Jesus’ words are based in the understanding that God loves every living thing.

So, what about the soul? Scripture does distinguish between the spirit and the soul. The spirit is the source of life: the breath, the wind, the vital force that enlivens the world.

The soul is something more complex: it is the seat of our identity; it is the part inside of us where we live; it is our personality, our motivations, our self. In Hebrew it is called “Nephesh”. In Greek it is called “Psyche”, which is where we get the word “psychology”.

The Hebrew scriptures describe God as having a soul and part of the reason we ask today’s question is that we are witness to the fact that so many of the animals we know have distinct personalities. They have a sense of self, even if it is different than ours and it saddens us to think of those souls being lost.

The CBC this week has featured a scientific look at natural sounds beyond human hearing: infrasound and ultrasound and what we are learning as we use special microphones and algorithms to try to decode animal communications.

They have learned that at the deepest levels of the ocean whales whisper to each other. Why? What are they whispering about? And that bats use their ultrasonic voices not only to hunt and create a map for flying, but they talk to each other and even sing to each other.
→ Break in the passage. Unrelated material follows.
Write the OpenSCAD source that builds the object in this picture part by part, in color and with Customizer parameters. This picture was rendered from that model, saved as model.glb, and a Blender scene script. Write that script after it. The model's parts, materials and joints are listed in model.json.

We have learned that bats have economic systems. Some of them have lengthy conversations, basically negotiations, before trading sex for food, for example. And it is clear that they develop complex relationships with family, close friends, and even hold long-term grudges against some members of their communities.

The more we learn about our fellow creatures, the fewer distinctions exist that allow us to claim that humans are superior. Other animals have language and music; they have clearly demonstrated intelligence, even if we can’t always understand what they’re thinking and even if our own human motivations require us to develop more empathy if we want to understand them.

So, if we aren’t so different, if we aren’t as special as we like to think we are, how can we claim that we are the only animals with a soul? And if other animals have souls, how can we claim that God will not give them some kind of new life in eternity?

This is not a new idea within Christianity. George MacDonald, a Scottish Congregationalist minister, was a pioneering fantasy writer. He was a mentor to Lewis Carroll, a friend to Mark Twain and was called a “master” by C.S Lewis. He embraced a Universalist theology and preached that all people would be saved through God’s love, and that all creatures would be saved too.

His strictly Calvinist congregation didn’t approve and cut his salary in half after that. Maybe it’s not surprising that he switched from pastoral ministry to literature, where his beliefs would find wider acceptance.

After all these years of considering this question I think it is time to say that there is simply too much human arrogance in the traditional theology that reserves the next life for humans alone.

We should consider this an ongoing mystery that contains plenty of room for the hope that God’s deep love for animals – which is so profound that Jesus used it to prove God’s love for us – that God’s deep love for animals will carry them beyond this life into the next.

Last Sunday, Easter, we celebrated the understanding that God has given us the gift of eternal life. I hope we can be humble enough to consider that God will share that same gift with the other creatures God loves so well.